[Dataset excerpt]
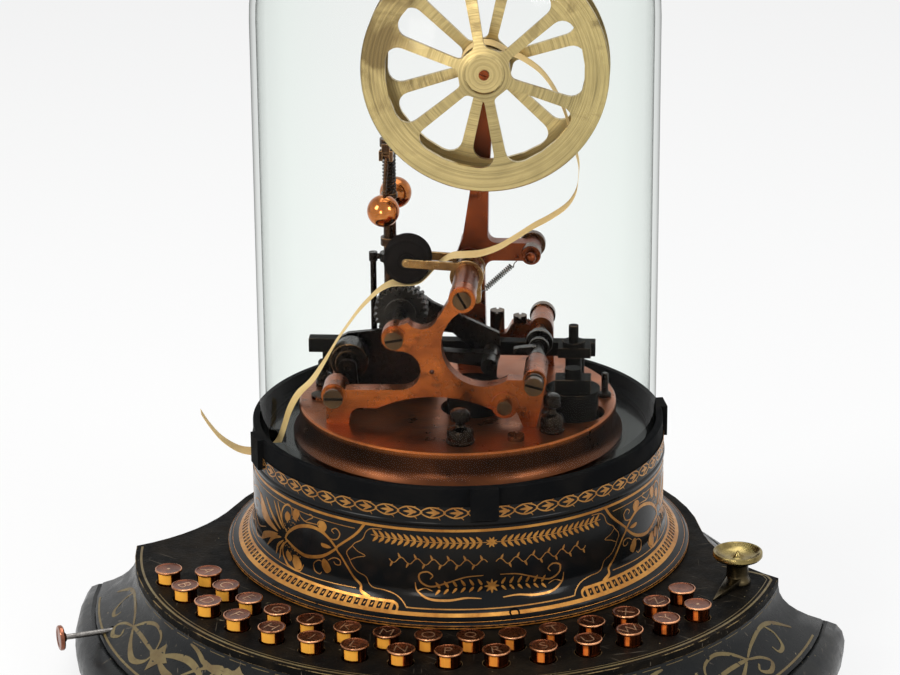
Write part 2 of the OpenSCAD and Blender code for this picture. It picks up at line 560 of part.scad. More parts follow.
// a slotted screw standing up from z
module stud_head(x, y, z, h, r) translate([x, y, z]) difference() {
    cylinder(h = h, r = r);
    translate([0, 0, h]) cube([1.2, 2 * r + 1, 1.6], center = true);
}
module frame_screws() color(bronze) works() {
    slot_head(-56, 14.5, front_face - 6, 5, 4.7, 0);
    slot_head(type_x, type_z, front_face - 4.5, 3.5, 4.4, -10);
    rod(type_x, type_z, front_face - 1.1, 4, pivot_r - 0.4);
    slot_head(tie_x, tie_z, front_face - 2.2, 1.2, 4.4, 60);
    rod(tie_x, tie_z, front_face - 1, frame_t, 2.4);
    slot_head(esc_x, esc_z, front_face - 9.5, 3.6, 4.5, 15);
    rod(esc_x, esc_z, front_face - 6.2, 5.2, 3.2);
    rod(esc_x, esc_z, front_face - 4.2, 2.2, 4.7);
    rod(esc_x, esc_z, front_face - 1.1, 4, pivot_r - 0.4);
    rod(25, 11, front_face - 5, 4, 3.6);
    rod(25, 11, front_face - 7, 2.5, 2.2);
    mirror([0, 1, 0]) slot_head(esc_x, esc_z, -rear_back - 5, 4, 6.4, 10);
    mirror([0, 1, 0]) slot_head(tie_x, tie_z, -rear_back - 3, 3, 4.8, 35);
    rod(tie_x, tie_z, rear_face, frame_t + 1, 2.4);
    stud_head(hump_x, rear_face + frame_t / 2, hump_z, 3.5, 3.4);
    stud_head(ledge_x, rear_face + frame_t / 2, ledge_z, 11.5, 3.6);
    stud_head(31, -56.4, 0, 2.6, 4);
    translate([-66, -4, 0]) cylinder(h = 1.6, r = 5);
}
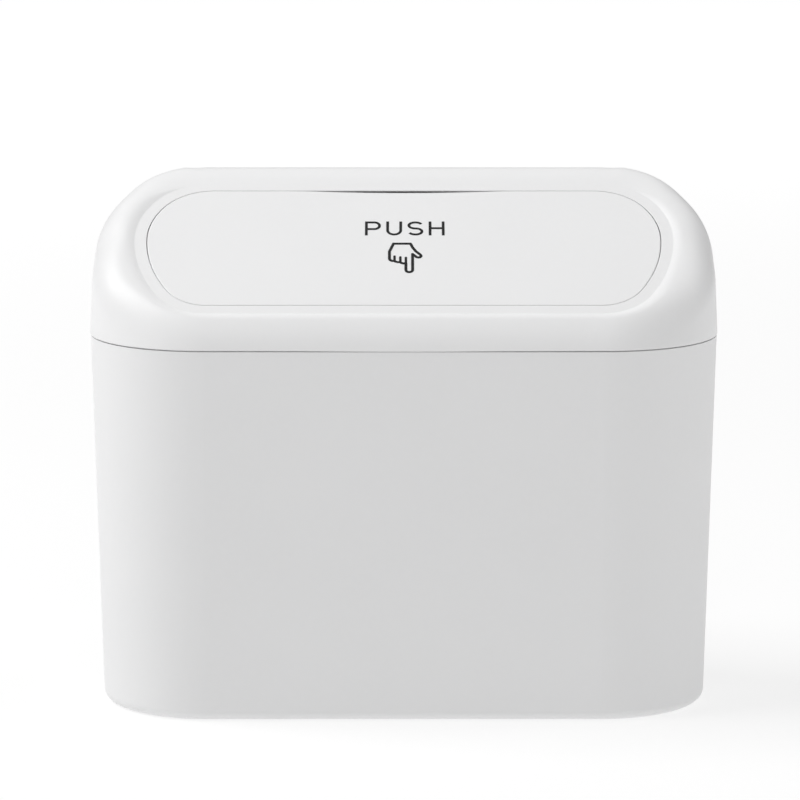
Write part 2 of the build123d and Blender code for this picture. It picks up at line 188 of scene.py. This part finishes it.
def steel(name, colour, rough, along, depth=0.0000015):
    """Drawn steel with fine lines along one axis and a faint uneven film of oil."""
    g = Graph(name)
    p = g.node("ShaderNodeBsdfPrincipled")
    p.inputs["Metallic"].default_value = 1.0
    lines = g.noise(0.00009, 3.0, 0.6, g.stretched(along))
    film = g.noise(0.0022, 3.0, 0.6)
    col = g.mix(g.span(lines, 0.3, 0.7, 0.0, 1.0), rgba([c * 0.86 for c in colour]), rgba(colour))
    col = g.mix(g.span(film, 0.5, 0.75, 0.0, 0.5), col, rgba([c * k for c, k in zip(colour, (0.84, 0.80, 0.74))]))
    g.link(col, p.inputs["Base Color"])
    g.link(g.span(film, 0.3, 0.7, rough - 0.06, rough + 0.08), p.inputs["Roughness"])
    g.link(g.bump(lines, depth), p.inputs["Normal"])
    g.link(p.outputs["BSDF"], g.out.inputs["Surface"])
    return g.mat


def ink(name):
    """Pad-printed black ink: nearly even, a little thin in places, satin."""
    g = Graph(name)
    p = g.node("ShaderNodeBsdfPrincipled")
    thin = g.noise(0.0009, 3.0, 0.6)
    col = g.mix(g.span(thin, 0.42, 0.74, 0.0, 1.0), (0.0065, 0.0065, 0.007, 1.0), (0.019, 0.019, 0.02, 1.0))
    g.link(col, p.inputs["Base Color"])
    g.link(g.span(g.noise(0.0005), 0.3, 0.7, 0.46, 0.6), p.inputs["Roughness"])
    p.inputs["Specular IOR Level"].default_value = 0.3
    g.link(g.bump(g.noise(0.00016, 2.0), 0.000004), p.inputs["Normal"])
    g.link(p.outputs["BSDF"], g.out.inputs["Surface"])
    return g.mat


WHITE = (0.845, 0.845, 0.848)
tub_mat = plastic("tub_plastic_look", (0.834, 0.834, 0.837), rough=0.46)
cover_mat = plastic("cover_plastic_look", WHITE, rough=0.40, grain_depth=0.000003)
flap_mat = plastic("flap_plastic_look", WHITE, rough=0.43, grain_depth=0.0000032)
hook_mat = plastic("hook_plastic_look", WHITE, rough=0.44)
pin_mat = steel("pin_steel_look", (0.60, 0.60, 0.615), 0.30, (0.04, 1.0, 1.0))
spring_mat = steel("spring_steel_look", (0.47, 0.465, 0.46), 0.34, (1.0, 0.2, 0.2))
ink_mat = ink("print_ink_look")


def dress(name, mat):
    o = nodes[name]
    o.data.materials.clear()
    o.data.materials.append(mat)


dress("bin_body", tub_mat)
dress("push_flap", flap_mat)
dress("hanging_hook", hook_mat)
dress("hinge_pin_left", pin_mat)
dress("hinge_pin_right", pin_mat)
dress("flap_word_print", ink_mat)
dress("flap_hand_print", ink_mat)


# ------------------------------------------------------------------ cover shape
# Millimetres here; the slope's frame is x across, v up the slope, n out of the ledge.
SEAM_Z, FRONT_Y = 95.5, -33.45
CV_W, CV_D, CV_R = 160.3, 66.9, 30.15
TILT = math.radians(32.0)
CA, SA, TA = math.cos(TILT), math.sin(TILT), math.tan(TILT)
LEDGE_Z0 = SEAM_Z + 5.6 - 0.75 / CA
LEAN = 0.045
FLAP_HW, FLAP_V0, FLAP_V1, FLAP_VM = 65.48, 10.36, 55.59, 36.68
LEDGE_W = 3.05
N_RISE = 52


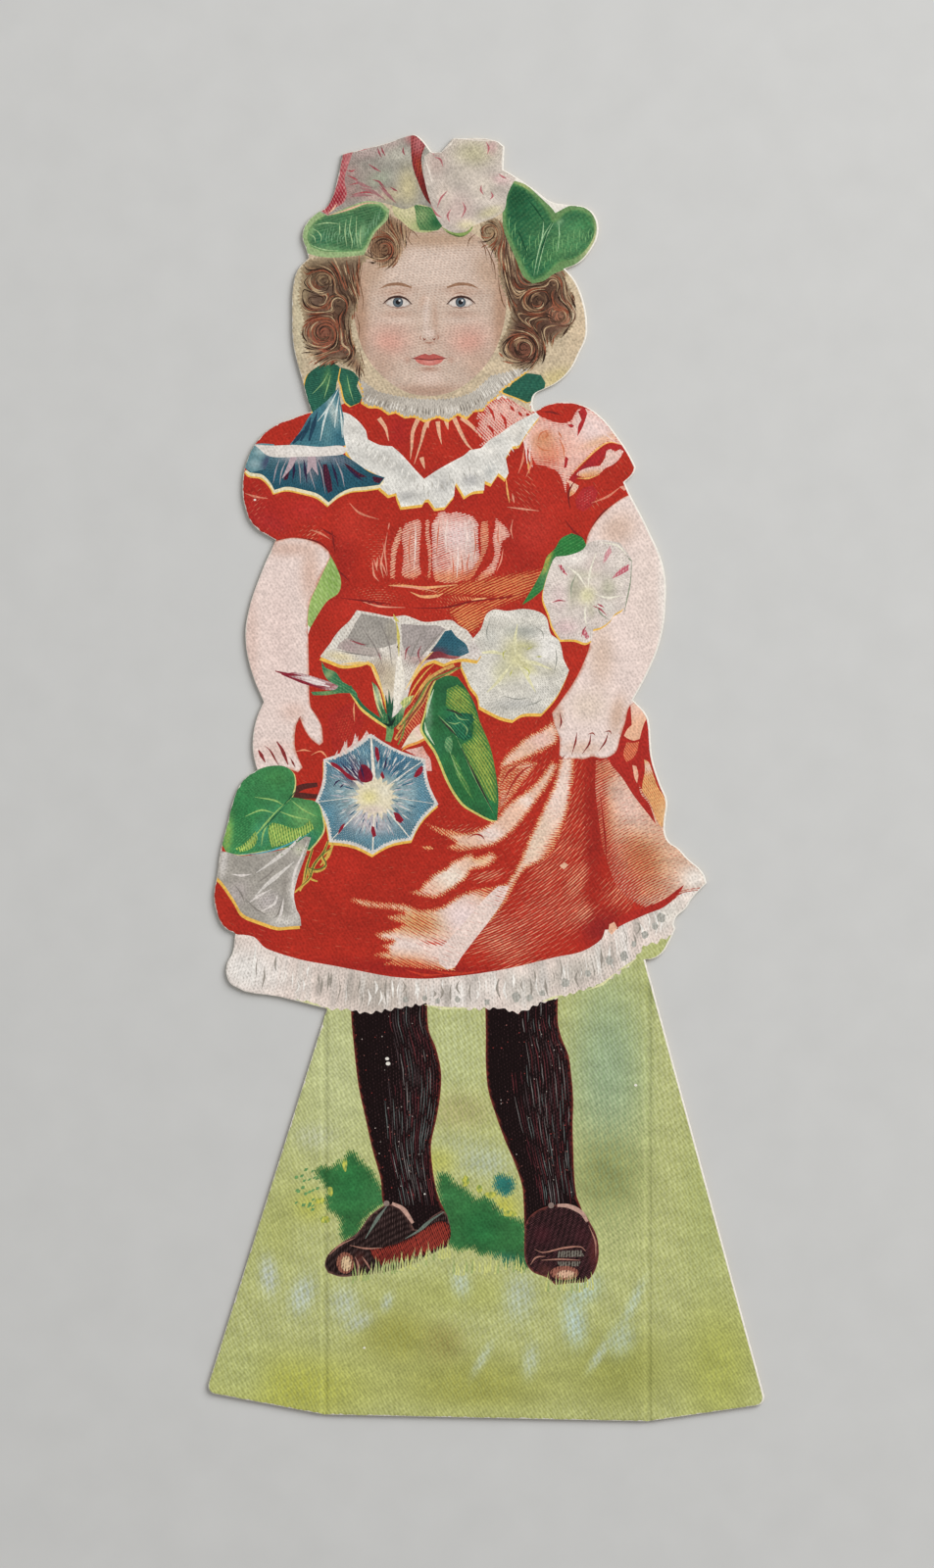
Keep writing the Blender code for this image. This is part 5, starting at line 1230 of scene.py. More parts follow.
# Big white flower
WHITE = [(812, 170), (826, 130), (850, 92), (872, 66), (888, 22), (912, 6), (952, 10), (1000, 4),
    (1042, 10), (1072, 30), (1086, 80), (1112, 102), (1126, 160), (1142, 192), (1130, 222), (1110, 262),
    (1090, 290), (1058, 324), (1000, 326), (970, 344), (930, 334), (868, 302), (862, 270), (840, 240),
    (826, 208)]
rimmed("petal", WHITE, (218, 213, 202), RIM_YELLOW, (-0.1, -0.34), SKIRT,
    washes=[(1000, 74, 50, 18, 0, (176, 178, 172), 0.9), (1010, 116, 40, 12, 0, (186, 182, 130), 0.9),
    (975, 150, 40, 60, 0, (212, 206, 156), 0.9), (1016, 180, 34, 16, 30, (214, 208, 150), 0.8),
    (930, 200, 30, 40, 40, (212, 208, 168), 0.7), (1080, 120, 40, 60, 0, (230, 226, 220), 0.9),
    (880, 220, 34, 50, 0, (228, 223, 214), 0.8), (980, 296, 70, 20, 0, (190, 188, 184), 0.8),
    (1060, 260, 30, 30, 0, (224, 220, 212), 0.7), (870, 110, 24, 40, 0, (214, 208, 198), 0.7),
    (960, 20, 70, 14, 0, (226, 221, 212), 0.8), (1080, 190, 30, 20, 0, (206, 200, 176), 0.6),
    (900, 90, 26, 26, 0, (196, 194, 186), 0.7)], stroke=(160, 158, 146), amount=0.2,
    amounts=[(1000, 80, 60, 30, 0, 0.36, 1.0), (1080, 120, 40, 60, 0, 0.08, 1.0),
    (980, 296, 70, 20, 0, 0.34, 1.0), (880, 220, 40, 50, 0, 0.1, 1.0), (940, 150, 26, 50, 0, 0.28, 1.0)],
    flow=rays(980, 160, SKIRT, 7.0), uneven=0.07)
brushes("petal", [[(978, 150), (976, 100), (984, 50)], [(990, 160), (1040, 170), (1090, 190)],
    [(984, 170), (1016, 216), (1040, 260)], [(966, 172), (930, 220), (890, 260)],
    [(962, 150), (910, 136), (860, 140)]], 0.4, (222, 217, 178), SKIRT)
brushes("petal", [[(1000, 180), (1020, 196), (1016, 212)], [(952, 130), (940, 140), (944, 160)],
    [(1010, 130), (1030, 120)], [(968, 190), (960, 210)], [(1040, 150), (1060, 150)]], 0.16,
    (186, 186, 100), SKIRT)
brushes("petal", [[(1040, 60), (1060, 74), (1064, 96)], [(900, 40), (890, 70), (892, 100)],
    [(940, 270), (980, 280), (1020, 276)], [(1010, 300), (1040, 292), (1060, 280)],
    [(1100, 120), (1104, 160), (1096, 200)]], 0.15, (150, 150, 142), SKIRT)

# Trumpet flower seen from the side
TRUMPET = [(380, 150), (396, 128), (412, 108), (424, 88), (444, 64), (470, 40), (492, 8), (540, 16),
    (600, 28), (640, 24), (700, 44), (780, 38), (806, 56), (832, 72), (876, 140), (862, 162), (820, 156),
    (790, 160), (760, 172), (730, 160), (702, 172), (680, 196), (660, 230), (642, 292), (622, 332),
    (600, 348), (584, 300), (574, 262), (560, 212), (544, 176), (526, 164), (500, 172), (450, 176),
    (420, 166)]
rimmed("petal", TRUMPET, (220, 213, 203), RIM_YELLOW, (-0.1, -0.36), SKIRT,
    washes=[(590, 220, 34, 60, 0, (206, 190, 160), 0.8), (560, 190, 30, 30, 0, (186, 168, 146), 0.8),
    (680, 160, 50, 20, 20, (196, 164, 160), 0.8), (850, 130, 24, 26, 0, (212, 202, 198), 0.8),
    (440, 150, 50, 14, 10, (222, 206, 160), 0.8), (790, 165, 40, 12, 0, (218, 196, 190), 0.8),
    (700, 50, 60, 12, 0, (222, 216, 206), 0.9), (430, 90, 20, 40, 40, (224, 219, 208), 0.9)],
    stroke=(150, 132, 118), amount=0.14, amounts=[(560, 190, 36, 40, 0, 0.36, 1.0),
    (660, 180, 26, 40, 30, 0.3, 1.0)], flow=rays(610, 330, SKIRT, 9.0), uneven=0.05)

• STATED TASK
Starting with the line with "Keep writing the" and ending with the line with "150, 142), SKIRT)", extract every line exactly and nothing outside that span.

• EXERCISE SOLUTION
Keep writing the Blender code for this image. This is part 5, starting at line 1230 of scene.py. More parts follow.
# Big white flower
WHITE = [(812, 170), (826, 130), (850, 92), (872, 66), (888, 22), (912, 6), (952, 10), (1000, 4),
    (1042, 10), (1072, 30), (1086, 80), (1112, 102), (1126, 160), (1142, 192), (1130, 222), (1110, 262),
    (1090, 290), (1058, 324), (1000, 326), (970, 344), (930, 334), (868, 302), (862, 270), (840, 240),
    (826, 208)]
rimmed("petal", WHITE, (218, 213, 202), RIM_YELLOW, (-0.1, -0.34), SKIRT,
    washes=[(1000, 74, 50, 18, 0, (176, 178, 172), 0.9), (1010, 116, 40, 12, 0, (186, 182, 130), 0.9),
    (975, 150, 40, 60, 0, (212, 206, 156), 0.9), (1016, 180, 34, 16, 30, (214, 208, 150), 0.8),
    (930, 200, 30, 40, 40, (212, 208, 168), 0.7), (1080, 120, 40, 60, 0, (230, 226, 220), 0.9),
    (880, 220, 34, 50, 0, (228, 223, 214), 0.8), (980, 296, 70, 20, 0, (190, 188, 184), 0.8),
    (1060, 260, 30, 30, 0, (224, 220, 212), 0.7), (870, 110, 24, 40, 0, (214, 208, 198), 0.7),
    (960, 20, 70, 14, 0, (226, 221, 212), 0.8), (1080, 190, 30, 20, 0, (206, 200, 176), 0.6),
    (900, 90, 26, 26, 0, (196, 194, 186), 0.7)], stroke=(160, 158, 146), amount=0.2,
    amounts=[(1000, 80, 60, 30, 0, 0.36, 1.0), (1080, 120, 40, 60, 0, 0.08, 1.0),
    (980, 296, 70, 20, 0, 0.34, 1.0), (880, 220, 40, 50, 0, 0.1, 1.0), (940, 150, 26, 50, 0, 0.28, 1.0)],
    flow=rays(980, 160, SKIRT, 7.0), uneven=0.07)
brushes("petal", [[(978, 150), (976, 100), (984, 50)], [(990, 160), (1040, 170), (1090, 190)],
    [(984, 170), (1016, 216), (1040, 260)], [(966, 172), (930, 220), (890, 260)],
    [(962, 150), (910, 136), (860, 140)]], 0.4, (222, 217, 178), SKIRT)
brushes("petal", [[(1000, 180), (1020, 196), (1016, 212)], [(952, 130), (940, 140), (944, 160)],
    [(1010, 130), (1030, 120)], [(968, 190), (960, 210)], [(1040, 150), (1060, 150)]], 0.16,
    (186, 186, 100), SKIRT)
brushes("petal", [[(1040, 60), (1060, 74), (1064, 96)], [(900, 40), (890, 70), (892, 100)],
    [(940, 270), (980, 280), (1020, 276)], [(1010, 300), (1040, 292), (1060, 280)],
    [(1100, 120), (1104, 160), (1096, 200)]], 0.15, (150, 150, 142), SKIRT)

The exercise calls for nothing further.